** Start **
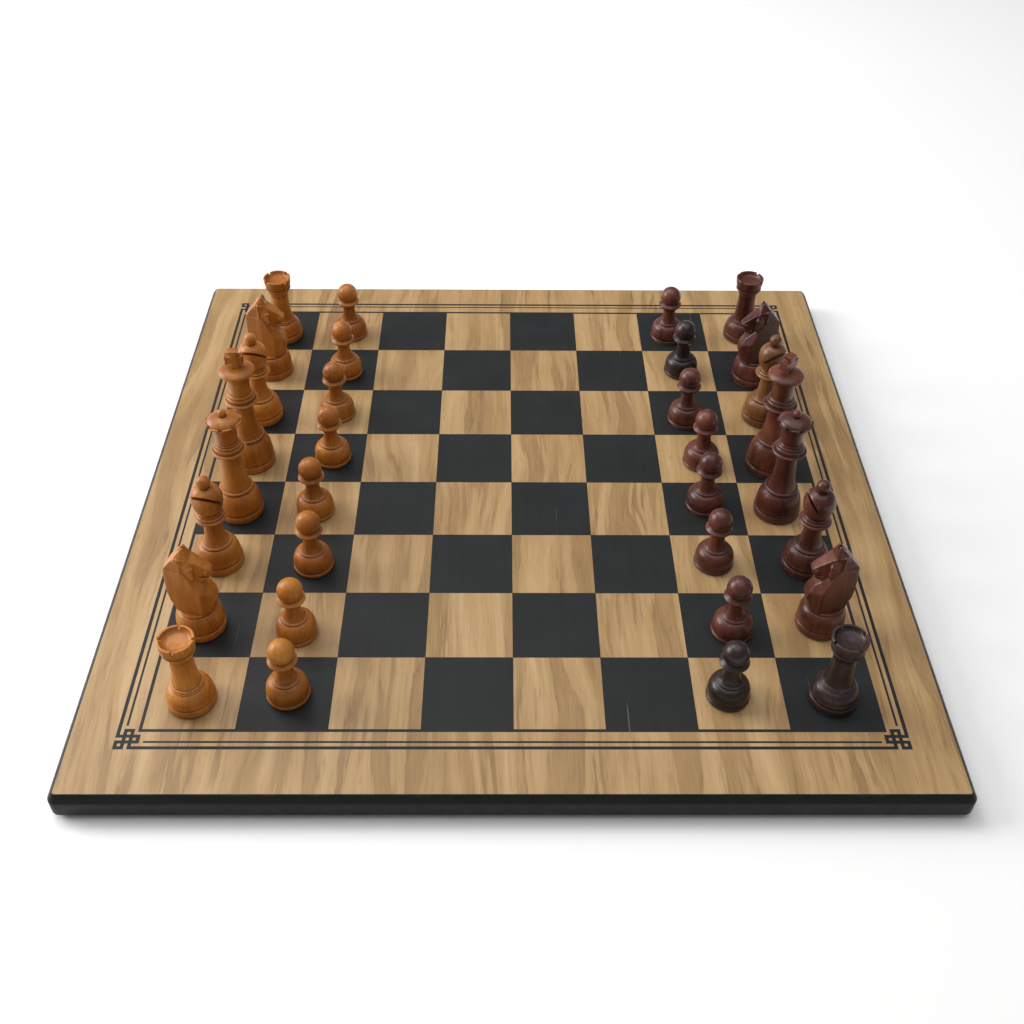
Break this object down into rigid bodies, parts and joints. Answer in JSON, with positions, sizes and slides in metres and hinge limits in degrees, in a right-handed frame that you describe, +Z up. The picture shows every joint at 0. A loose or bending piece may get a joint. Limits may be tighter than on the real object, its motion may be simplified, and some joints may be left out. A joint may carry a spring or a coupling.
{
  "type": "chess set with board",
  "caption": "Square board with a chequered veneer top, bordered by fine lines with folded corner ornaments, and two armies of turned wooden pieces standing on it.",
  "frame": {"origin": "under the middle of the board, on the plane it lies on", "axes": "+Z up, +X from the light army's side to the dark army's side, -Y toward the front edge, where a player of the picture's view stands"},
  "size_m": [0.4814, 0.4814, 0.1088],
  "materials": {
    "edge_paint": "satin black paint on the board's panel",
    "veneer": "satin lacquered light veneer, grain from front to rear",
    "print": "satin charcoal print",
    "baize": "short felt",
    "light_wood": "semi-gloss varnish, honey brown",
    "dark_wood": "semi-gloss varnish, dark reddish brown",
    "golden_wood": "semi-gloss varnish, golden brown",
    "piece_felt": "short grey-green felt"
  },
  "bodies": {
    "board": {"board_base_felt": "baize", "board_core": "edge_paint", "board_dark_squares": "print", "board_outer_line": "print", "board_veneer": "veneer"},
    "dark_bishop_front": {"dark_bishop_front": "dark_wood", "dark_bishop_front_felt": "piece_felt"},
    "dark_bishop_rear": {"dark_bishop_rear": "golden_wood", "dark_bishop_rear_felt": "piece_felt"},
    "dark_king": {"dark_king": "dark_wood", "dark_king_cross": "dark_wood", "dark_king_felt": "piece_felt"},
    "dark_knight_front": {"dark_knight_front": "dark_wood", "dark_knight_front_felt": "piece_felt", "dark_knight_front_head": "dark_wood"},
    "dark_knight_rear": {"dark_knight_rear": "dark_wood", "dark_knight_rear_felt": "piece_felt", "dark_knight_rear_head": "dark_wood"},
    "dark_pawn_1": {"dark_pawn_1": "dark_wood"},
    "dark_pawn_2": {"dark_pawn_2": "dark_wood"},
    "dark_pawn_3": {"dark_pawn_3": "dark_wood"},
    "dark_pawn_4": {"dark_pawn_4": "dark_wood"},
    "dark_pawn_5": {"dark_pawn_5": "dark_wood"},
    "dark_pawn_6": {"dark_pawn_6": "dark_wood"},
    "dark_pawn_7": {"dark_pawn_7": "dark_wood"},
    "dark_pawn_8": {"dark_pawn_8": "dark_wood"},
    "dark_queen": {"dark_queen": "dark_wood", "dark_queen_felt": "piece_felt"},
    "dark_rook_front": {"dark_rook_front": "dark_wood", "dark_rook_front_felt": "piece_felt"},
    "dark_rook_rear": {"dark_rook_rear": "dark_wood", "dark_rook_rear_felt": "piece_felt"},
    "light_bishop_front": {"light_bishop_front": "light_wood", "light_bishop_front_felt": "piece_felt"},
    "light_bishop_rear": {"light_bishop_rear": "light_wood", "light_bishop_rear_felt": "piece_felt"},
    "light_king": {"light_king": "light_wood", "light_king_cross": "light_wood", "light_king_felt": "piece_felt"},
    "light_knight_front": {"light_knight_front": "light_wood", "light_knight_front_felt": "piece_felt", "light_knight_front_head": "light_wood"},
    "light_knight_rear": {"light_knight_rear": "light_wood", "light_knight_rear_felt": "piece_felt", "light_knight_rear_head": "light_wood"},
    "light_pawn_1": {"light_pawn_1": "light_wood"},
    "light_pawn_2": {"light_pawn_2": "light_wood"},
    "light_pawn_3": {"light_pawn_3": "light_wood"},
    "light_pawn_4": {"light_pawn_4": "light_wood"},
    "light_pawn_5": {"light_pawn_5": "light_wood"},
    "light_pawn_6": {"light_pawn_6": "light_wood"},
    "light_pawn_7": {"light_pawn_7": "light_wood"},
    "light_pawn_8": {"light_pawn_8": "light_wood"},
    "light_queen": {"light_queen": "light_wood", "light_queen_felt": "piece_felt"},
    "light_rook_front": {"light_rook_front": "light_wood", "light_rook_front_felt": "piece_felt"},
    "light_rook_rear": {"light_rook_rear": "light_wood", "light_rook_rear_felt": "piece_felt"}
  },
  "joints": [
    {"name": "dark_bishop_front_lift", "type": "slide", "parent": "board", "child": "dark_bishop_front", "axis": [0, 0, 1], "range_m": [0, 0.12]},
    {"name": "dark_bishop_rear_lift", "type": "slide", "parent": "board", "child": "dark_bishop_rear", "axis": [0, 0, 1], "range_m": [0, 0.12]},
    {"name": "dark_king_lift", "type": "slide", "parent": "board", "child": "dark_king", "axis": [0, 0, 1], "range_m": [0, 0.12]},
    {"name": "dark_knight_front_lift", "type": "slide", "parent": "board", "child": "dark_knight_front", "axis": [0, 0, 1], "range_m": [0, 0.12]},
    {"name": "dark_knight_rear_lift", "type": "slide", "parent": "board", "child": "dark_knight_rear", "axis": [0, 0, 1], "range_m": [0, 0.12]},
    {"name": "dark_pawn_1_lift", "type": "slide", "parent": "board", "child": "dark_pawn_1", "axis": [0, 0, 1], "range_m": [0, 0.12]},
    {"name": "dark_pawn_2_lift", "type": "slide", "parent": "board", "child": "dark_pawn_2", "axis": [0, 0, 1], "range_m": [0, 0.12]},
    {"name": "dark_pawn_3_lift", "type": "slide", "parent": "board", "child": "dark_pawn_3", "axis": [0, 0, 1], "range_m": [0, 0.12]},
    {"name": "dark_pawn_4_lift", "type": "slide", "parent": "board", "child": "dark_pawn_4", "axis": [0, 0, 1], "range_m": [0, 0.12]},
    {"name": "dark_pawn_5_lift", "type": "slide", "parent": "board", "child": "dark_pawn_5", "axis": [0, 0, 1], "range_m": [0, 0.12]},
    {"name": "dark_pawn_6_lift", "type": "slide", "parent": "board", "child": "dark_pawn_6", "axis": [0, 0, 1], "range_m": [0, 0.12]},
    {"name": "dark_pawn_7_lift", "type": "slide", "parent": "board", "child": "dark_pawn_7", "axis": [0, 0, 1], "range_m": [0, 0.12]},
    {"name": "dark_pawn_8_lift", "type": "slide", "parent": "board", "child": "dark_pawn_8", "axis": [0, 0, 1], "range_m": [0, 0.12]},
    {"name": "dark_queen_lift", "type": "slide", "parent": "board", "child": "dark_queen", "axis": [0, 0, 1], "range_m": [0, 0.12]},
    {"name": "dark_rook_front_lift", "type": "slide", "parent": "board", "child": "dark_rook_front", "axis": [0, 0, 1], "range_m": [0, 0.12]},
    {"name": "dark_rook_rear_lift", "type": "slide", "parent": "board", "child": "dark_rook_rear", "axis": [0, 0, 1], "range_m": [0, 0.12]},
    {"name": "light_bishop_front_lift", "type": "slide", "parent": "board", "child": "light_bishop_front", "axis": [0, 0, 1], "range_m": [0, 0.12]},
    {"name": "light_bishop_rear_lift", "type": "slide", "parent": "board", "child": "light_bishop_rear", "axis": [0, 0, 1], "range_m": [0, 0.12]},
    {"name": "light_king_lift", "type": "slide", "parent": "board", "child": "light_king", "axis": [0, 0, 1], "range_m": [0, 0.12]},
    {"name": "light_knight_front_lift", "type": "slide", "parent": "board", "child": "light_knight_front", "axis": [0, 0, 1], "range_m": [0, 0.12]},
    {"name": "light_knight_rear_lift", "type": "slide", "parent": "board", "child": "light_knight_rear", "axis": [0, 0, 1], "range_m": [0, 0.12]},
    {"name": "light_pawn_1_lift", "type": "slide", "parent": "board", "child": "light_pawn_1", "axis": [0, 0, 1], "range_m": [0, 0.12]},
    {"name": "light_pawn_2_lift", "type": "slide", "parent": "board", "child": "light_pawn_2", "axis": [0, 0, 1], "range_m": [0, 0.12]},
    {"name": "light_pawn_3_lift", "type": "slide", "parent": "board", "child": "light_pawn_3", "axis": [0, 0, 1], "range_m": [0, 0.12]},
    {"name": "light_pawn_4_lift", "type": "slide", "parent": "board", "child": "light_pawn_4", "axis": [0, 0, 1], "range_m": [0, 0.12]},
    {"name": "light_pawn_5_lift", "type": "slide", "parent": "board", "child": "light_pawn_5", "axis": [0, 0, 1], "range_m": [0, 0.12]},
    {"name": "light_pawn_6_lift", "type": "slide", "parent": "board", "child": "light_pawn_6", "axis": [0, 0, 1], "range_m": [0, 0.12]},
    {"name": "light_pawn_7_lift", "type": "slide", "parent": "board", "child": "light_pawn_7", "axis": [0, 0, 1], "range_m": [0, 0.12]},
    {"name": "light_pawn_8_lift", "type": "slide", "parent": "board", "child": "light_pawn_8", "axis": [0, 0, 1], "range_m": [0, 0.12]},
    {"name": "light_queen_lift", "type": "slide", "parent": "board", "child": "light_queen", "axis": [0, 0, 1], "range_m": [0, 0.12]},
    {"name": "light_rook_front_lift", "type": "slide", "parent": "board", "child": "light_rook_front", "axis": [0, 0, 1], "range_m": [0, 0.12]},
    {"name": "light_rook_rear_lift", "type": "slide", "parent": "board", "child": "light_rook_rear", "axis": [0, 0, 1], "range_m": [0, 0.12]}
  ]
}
** End **
▸ Problem to solve:
Find the lines that include the string "bodies", then copy each of them.

▸ Solution for this task:
Break this object down into rigid bodies, parts and joints. Answer in JSON, with positions, sizes and slides in metres and hinge limits in degrees, in a right-handed frame that you describe, +Z up. The picture shows every joint at 0. A loose or bending piece may get a joint. Limits may be tighter than on the real object, its motion may be simplified, and some joints may be left out. A joint may carry a spring or a coupling.
  "bodies": {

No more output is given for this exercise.